Given task:
Print out every line, exactly as written.

Recorded data:
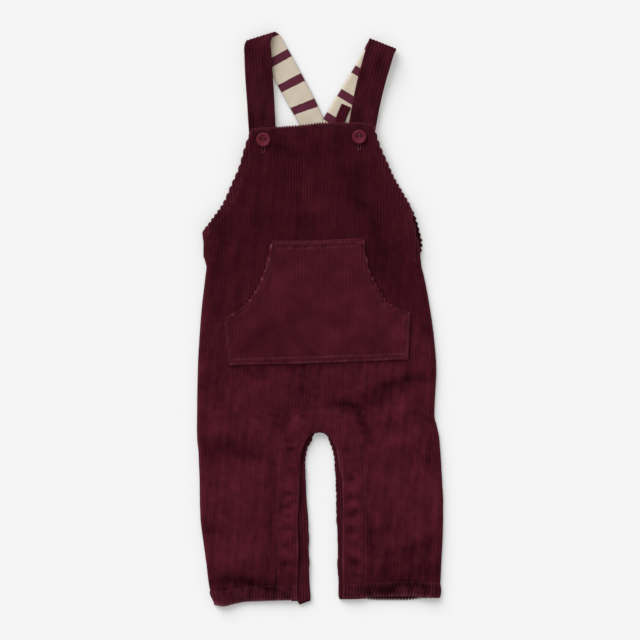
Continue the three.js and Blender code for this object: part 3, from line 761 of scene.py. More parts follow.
# Patches painted paler or darker, laid out like the folds: brushed pile, and painted light and shade
BRUSHED_AND_SHADED = [
    (-28, 176, 26, 8, -5, -0.17),
    (23, 167, 24, 8, -75, -0.12),
    (41, 126, 28, 9, -60, -0.16),
    (64, 76, 32, 12, -73, -0.17),
    (81, 38, 32, 14, -70, -0.1),
    (-3, 147, 34, 14, -75, 0.08),
    (14, 108, 22, 10, -20, 0.12),
    (-102, 91, 26, 5, 72, -0.14),
    (-106, 62, 20, 7, 85, -0.12),
    (-63, 105, 24, 12, 20, -0.06),
    (-15, 103, 28, 8, 0, -0.07),
    (-71, 73, 14, 10, 0, 0.08),
    (81, 119, 20, 9, -62, 0.06),
    (-113, -72, 20, 10, 0, -0.2),
    (-67, -52, 34, 3.5, 1, -0.15),
    (4, -52, 34, 3.5, 2, -0.15),
    (-69, -82, 26, 14, 35, 0.22),
    (-16, -72, 16, 14, 90, -0.2),
    (-37, -104, 14, 5, 65, -0.18),
    (90, -67, 34, 4, 14, -0.4),
    (60, -80, 26, 6, 16, -0.19),
    (34, -92, 20, 6, -8, -0.14),
    (42, -106, 22, 9, -44, -0.46),
    (14, -93, 14, 7, -8, -0.12),
    (83, -98, 16, 8, 40, 0.26),
    (88, -128, 12, 8, 10, 0.12),
    (92, -132, 20, 9, 20, 0.2),
    (115, -146, 12, 7, -20, -0.15),
    (106, -22, 24, 8, -70, 0.1),
    (-99, -140, 30, 10, -3, -0.3),
    (-74, -147, 18, 7, -6, -0.14),
    (-122, -130, 8, 9, 0, -0.14),
    (-99, -181, 24, 20, -60, 0.14),
    (-111, -224, 16, 9, -20, -0.22),
    (-85, -238, 22, 16, -30, 0.12),
    (-88, -262, 16, 8, 10, 0.12),
    (-72, -213, 12, 6, 50, -0.1),
    (-84, -280, 34, 7, 2, -0.55),
    (-46, -283, 12, 5, 0, -0.15),
    (-31, -289, 5, 6, 0, -0.25),
    (-107, -300, 11, 5, -12, 0.5),
    (-76, 27, 22, 5, 46, 0.1),
    (-49.8, -218, 70, 3.2, 90, -0.26),
    (-34, -205, 72, 9, 90, 0.2),
    (35, -195, 72, 9, 90, 0.13),
    (0, -106, 30, 7, 0, 0.13),
    (-30, -120, 12, 8, 60, 0.04),
    (28, -114, 14, 8, -50, 0.16),
    (52, -234, 48, 5, 90, -0.25),
    (88, -181, 36, 22, -10, 0.15),
    (118, -220, 14, 8, 0, 0.15),
    (74, -224, 20, 12, 0, -0.08),
    (92, -245, 30, 7, 14, -0.3),
    (110, -266, 22, 14, 0, -0.3),
    (74, -270, 18, 14, 0, -0.22),
    (95, -262, 14, 3.5, 60, 0.2),
    (78, -284, 44, 4.5, 2, -0.36),
    (-75, -108, 22, 8, 20, 0.08),
    (-108, -118, 16, 10, 60, 0.1),
    (-62, -170, 14, 18, 0, 0.06),
    (70, -140, 14, 10, 40, 0.1),
    (120, -180, 8, 24, 0, 0.08),
    (-20, 60, 30, 10, 0, -0.04),
    (-95, 20, 16, 24, 0, -0.04),
    (-50, 132, 16, 9, 30, -0.05),
    (-70, 160, 12, 10, 60, 0.05),
    (60, 160, 12, 16, 60, 0.06),
    (8, 190, 30, 5, 2, -0.06),
]


def soft_marks(table, x, y, sway=0.0):
    """The sum of soft marks at places that may sway a little, so that none of them is even."""
    x, y = x + sway * unrest(x / 44, y / 44, 95), y + sway * unrest(x / 44, y / 44, 96)
    rise = np.zeros_like(x)
    for at_x, at_y, long, wide, turn, lift in table:
        cos, sin = math.cos(math.radians(turn)), math.sin(math.radians(turn))
        along = ((x - at_x) * cos + (y - at_y) * sin) / long
        across = ((y - at_y) * cos - (x - at_x) * sin) / wide
        rise += lift * np.exp(-(along**2) - across**2)
    return rise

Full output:
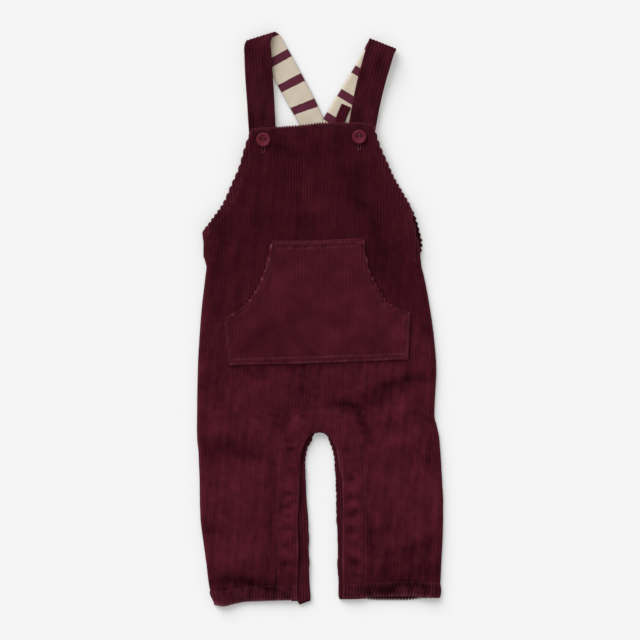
Continue the three.js and Blender code for this object: part 3, from line 761 of scene.py. More parts follow.
# Patches painted paler or darker, laid out like the folds: brushed pile, and painted light and shade
BRUSHED_AND_SHADED = [
    (-28, 176, 26, 8, -5, -0.17),
    (23, 167, 24, 8, -75, -0.12),
    (41, 126, 28, 9, -60, -0.16),
    (64, 76, 32, 12, -73, -0.17),
    (81, 38, 32, 14, -70, -0.1),
    (-3, 147, 34, 14, -75, 0.08),
    (14, 108, 22, 10, -20, 0.12),
    (-102, 91, 26, 5, 72, -0.14),
    (-106, 62, 20, 7, 85, -0.12),
    (-63, 105, 24, 12, 20, -0.06),
    (-15, 103, 28, 8, 0, -0.07),
    (-71, 73, 14, 10, 0, 0.08),
    (81, 119, 20, 9, -62, 0.06),
    (-113, -72, 20, 10, 0, -0.2),
    (-67, -52, 34, 3.5, 1, -0.15),
    (4, -52, 34, 3.5, 2, -0.15),
    (-69, -82, 26, 14, 35, 0.22),
    (-16, -72, 16, 14, 90, -0.2),
    (-37, -104, 14, 5, 65, -0.18),
    (90, -67, 34, 4, 14, -0.4),
    (60, -80, 26, 6, 16, -0.19),
    (34, -92, 20, 6, -8, -0.14),
    (42, -106, 22, 9, -44, -0.46),
    (14, -93, 14, 7, -8, -0.12),
    (83, -98, 16, 8, 40, 0.26),
    (88, -128, 12, 8, 10, 0.12),
    (92, -132, 20, 9, 20, 0.2),
    (115, -146, 12, 7, -20, -0.15),
    (106, -22, 24, 8, -70, 0.1),
    (-99, -140, 30, 10, -3, -0.3),
    (-74, -147, 18, 7, -6, -0.14),
    (-122, -130, 8, 9, 0, -0.14),
    (-99, -181, 24, 20, -60, 0.14),
    (-111, -224, 16, 9, -20, -0.22),
    (-85, -238, 22, 16, -30, 0.12),
    (-88, -262, 16, 8, 10, 0.12),
    (-72, -213, 12, 6, 50, -0.1),
    (-84, -280, 34, 7, 2, -0.55),
    (-46, -283, 12, 5, 0, -0.15),
    (-31, -289, 5, 6, 0, -0.25),
    (-107, -300, 11, 5, -12, 0.5),
    (-76, 27, 22, 5, 46, 0.1),
    (-49.8, -218, 70, 3.2, 90, -0.26),
    (-34, -205, 72, 9, 90, 0.2),
    (35, -195, 72, 9, 90, 0.13),
    (0, -106, 30, 7, 0, 0.13),
    (-30, -120, 12, 8, 60, 0.04),
    (28, -114, 14, 8, -50, 0.16),
    (52, -234, 48, 5, 90, -0.25),
    (88, -181, 36, 22, -10, 0.15),
    (118, -220, 14, 8, 0, 0.15),
    (74, -224, 20, 12, 0, -0.08),
    (92, -245, 30, 7, 14, -0.3),
    (110, -266, 22, 14, 0, -0.3),
    (74, -270, 18, 14, 0, -0.22),
    (95, -262, 14, 3.5, 60, 0.2),
    (78, -284, 44, 4.5, 2, -0.36),
    (-75, -108, 22, 8, 20, 0.08),
    (-108, -118, 16, 10, 60, 0.1),
    (-62, -170, 14, 18, 0, 0.06),
    (70, -140, 14, 10, 40, 0.1),
    (120, -180, 8, 24, 0, 0.08),
    (-20, 60, 30, 10, 0, -0.04),
    (-95, 20, 16, 24, 0, -0.04),
    (-50, 132, 16, 9, 30, -0.05),
    (-70, 160, 12, 10, 60, 0.05),
    (60, 160, 12, 16, 60, 0.06),
    (8, 190, 30, 5, 2, -0.06),
]


def soft_marks(table, x, y, sway=0.0):
    """The sum of soft marks at places that may sway a little, so that none of them is even."""
    x, y = x + sway * unrest(x / 44, y / 44, 95), y + sway * unrest(x / 44, y / 44, 96)
    rise = np.zeros_like(x)
    for at_x, at_y, long, wide, turn, lift in table:
        cos, sin = math.cos(math.radians(turn)), math.sin(math.radians(turn))
        along = ((x - at_x) * cos + (y - at_y) * sin) / long
        across = ((y - at_y) * cos - (x - at_x) * sin) / wide
        rise += lift * np.exp(-(along**2) - across**2)
    return rise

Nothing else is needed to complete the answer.